◆ Records for the exercise:
----------------

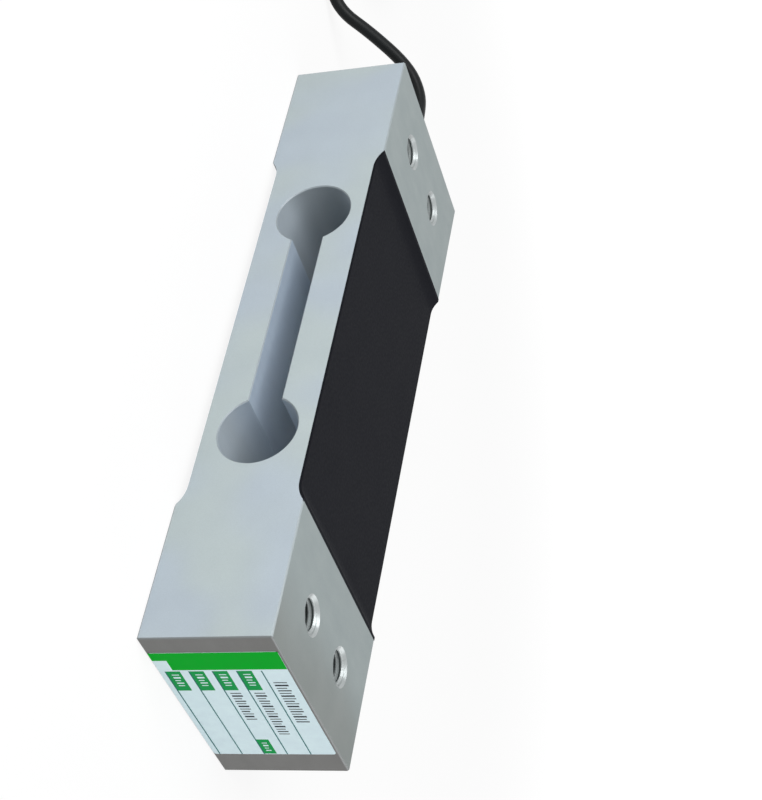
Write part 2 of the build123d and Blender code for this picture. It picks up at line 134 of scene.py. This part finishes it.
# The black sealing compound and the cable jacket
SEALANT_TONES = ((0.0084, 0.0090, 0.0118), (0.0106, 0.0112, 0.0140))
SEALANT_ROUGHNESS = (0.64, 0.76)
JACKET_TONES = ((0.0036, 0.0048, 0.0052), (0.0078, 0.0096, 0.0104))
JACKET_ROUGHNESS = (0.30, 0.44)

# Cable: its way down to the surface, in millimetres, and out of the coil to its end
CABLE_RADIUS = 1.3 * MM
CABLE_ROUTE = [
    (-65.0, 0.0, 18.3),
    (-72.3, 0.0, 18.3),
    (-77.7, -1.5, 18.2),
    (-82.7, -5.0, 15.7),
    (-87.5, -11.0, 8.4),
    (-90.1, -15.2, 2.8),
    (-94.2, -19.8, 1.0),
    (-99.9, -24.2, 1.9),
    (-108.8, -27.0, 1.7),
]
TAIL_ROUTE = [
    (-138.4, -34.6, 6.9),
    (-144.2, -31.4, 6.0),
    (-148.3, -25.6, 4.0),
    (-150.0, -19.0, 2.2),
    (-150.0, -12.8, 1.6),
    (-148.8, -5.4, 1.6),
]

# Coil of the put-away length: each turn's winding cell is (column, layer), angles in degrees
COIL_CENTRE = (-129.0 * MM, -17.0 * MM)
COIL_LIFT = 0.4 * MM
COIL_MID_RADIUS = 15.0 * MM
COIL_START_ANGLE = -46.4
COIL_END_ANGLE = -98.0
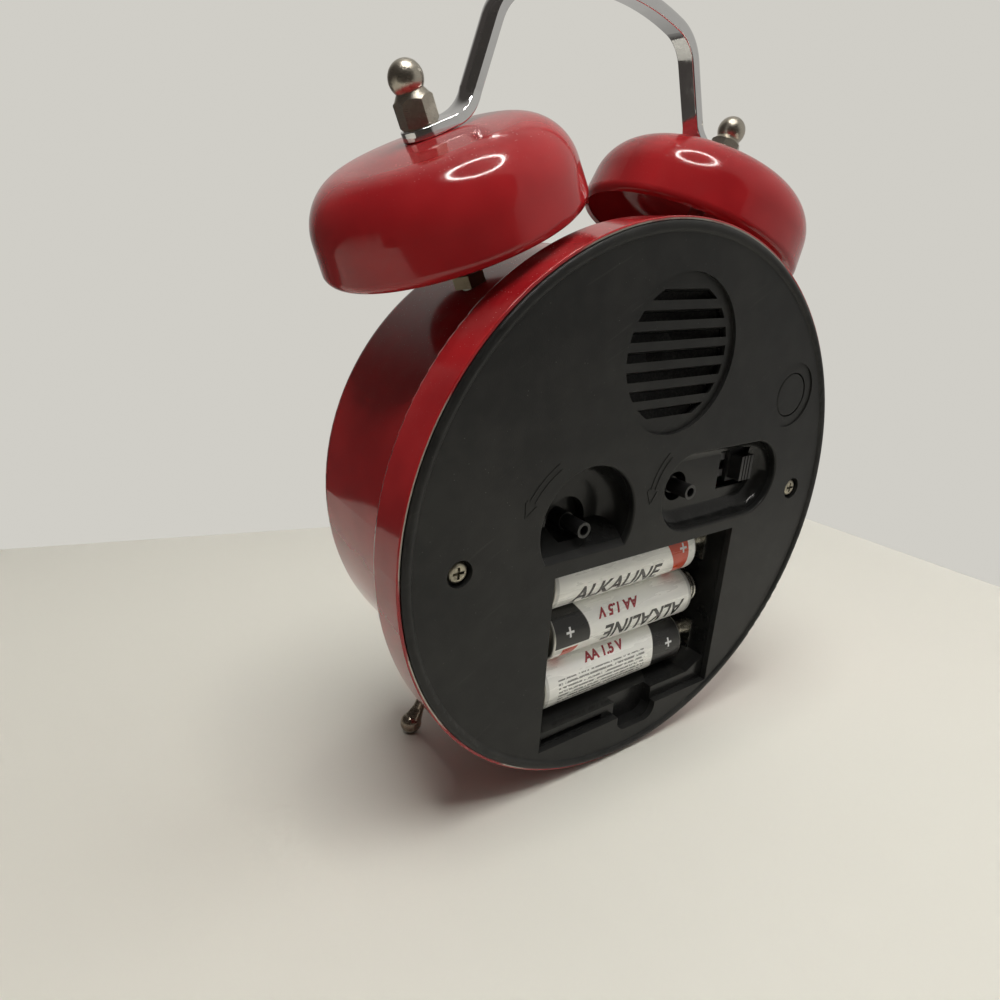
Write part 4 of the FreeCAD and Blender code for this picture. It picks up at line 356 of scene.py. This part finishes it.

----------------

Give the material above again, word for word.

◆ Output of the exercise:
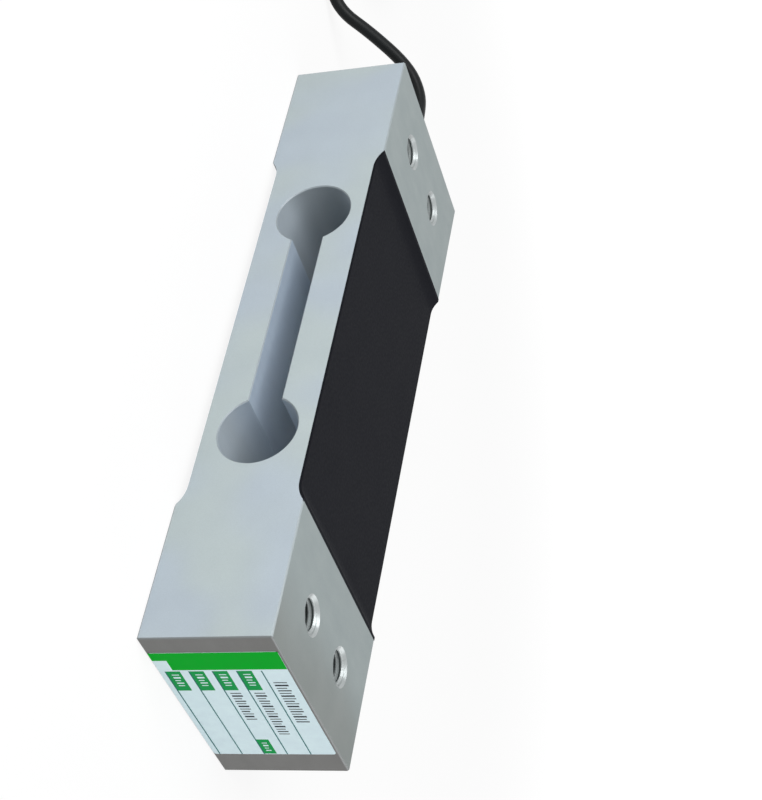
Write part 2 of the build123d and Blender code for this picture. It picks up at line 134 of scene.py. This part finishes it.
# The black sealing compound and the cable jacket
SEALANT_TONES = ((0.0084, 0.0090, 0.0118), (0.0106, 0.0112, 0.0140))
SEALANT_ROUGHNESS = (0.64, 0.76)
JACKET_TONES = ((0.0036, 0.0048, 0.0052), (0.0078, 0.0096, 0.0104))
JACKET_ROUGHNESS = (0.30, 0.44)

# Cable: its way down to the surface, in millimetres, and out of the coil to its end
CABLE_RADIUS = 1.3 * MM
CABLE_ROUTE = [
    (-65.0, 0.0, 18.3),
    (-72.3, 0.0, 18.3),
    (-77.7, -1.5, 18.2),
    (-82.7, -5.0, 15.7),
    (-87.5, -11.0, 8.4),
    (-90.1, -15.2, 2.8),
    (-94.2, -19.8, 1.0),
    (-99.9, -24.2, 1.9),
    (-108.8, -27.0, 1.7),
]
TAIL_ROUTE = [
    (-138.4, -34.6, 6.9),
    (-144.2, -31.4, 6.0),
    (-148.3, -25.6, 4.0),
    (-150.0, -19.0, 2.2),
    (-150.0, -12.8, 1.6),
    (-148.8, -5.4, 1.6),
]

# Coil of the put-away length: each turn's winding cell is (column, layer), angles in degrees
COIL_CENTRE = (-129.0 * MM, -17.0 * MM)
COIL_LIFT = 0.4 * MM
COIL_MID_RADIUS = 15.0 * MM
COIL_START_ANGLE = -46.4
COIL_END_ANGLE = -98.0
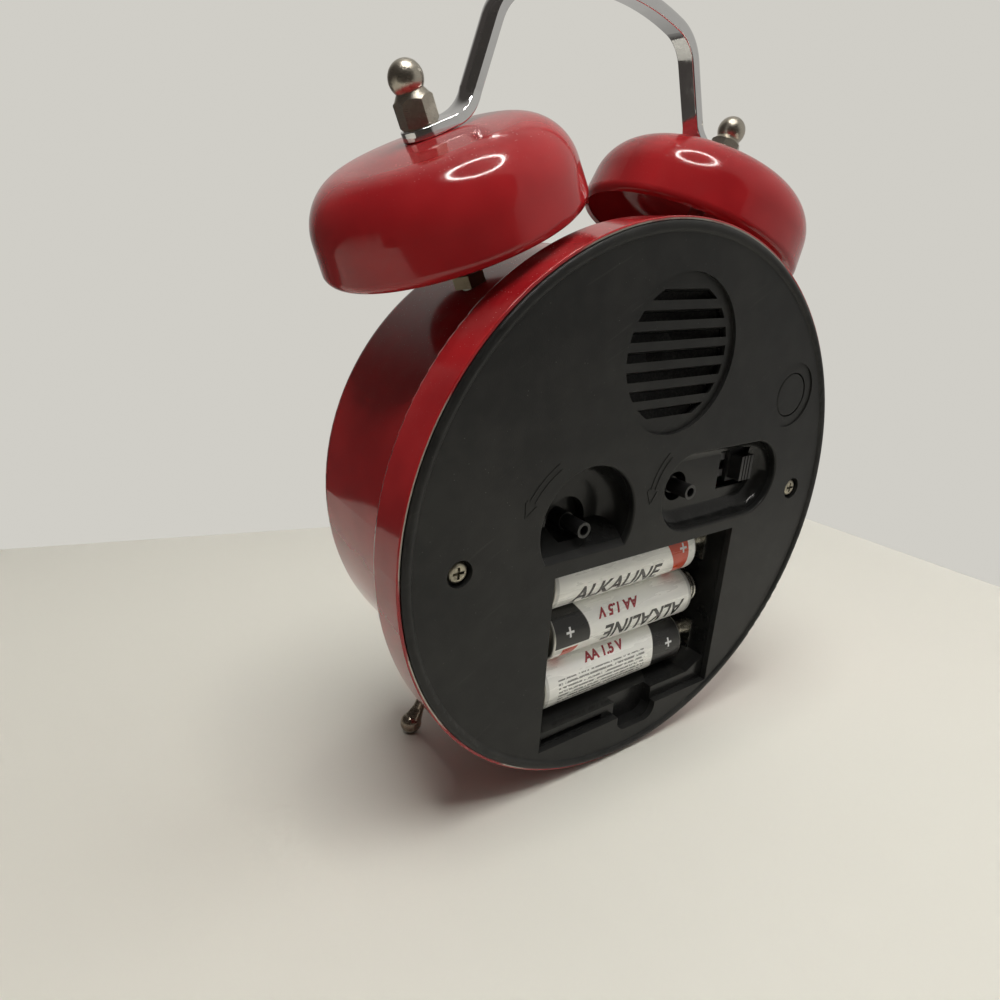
Write part 4 of the FreeCAD and Blender code for this picture. It picks up at line 356 of scene.py. This part finishes it.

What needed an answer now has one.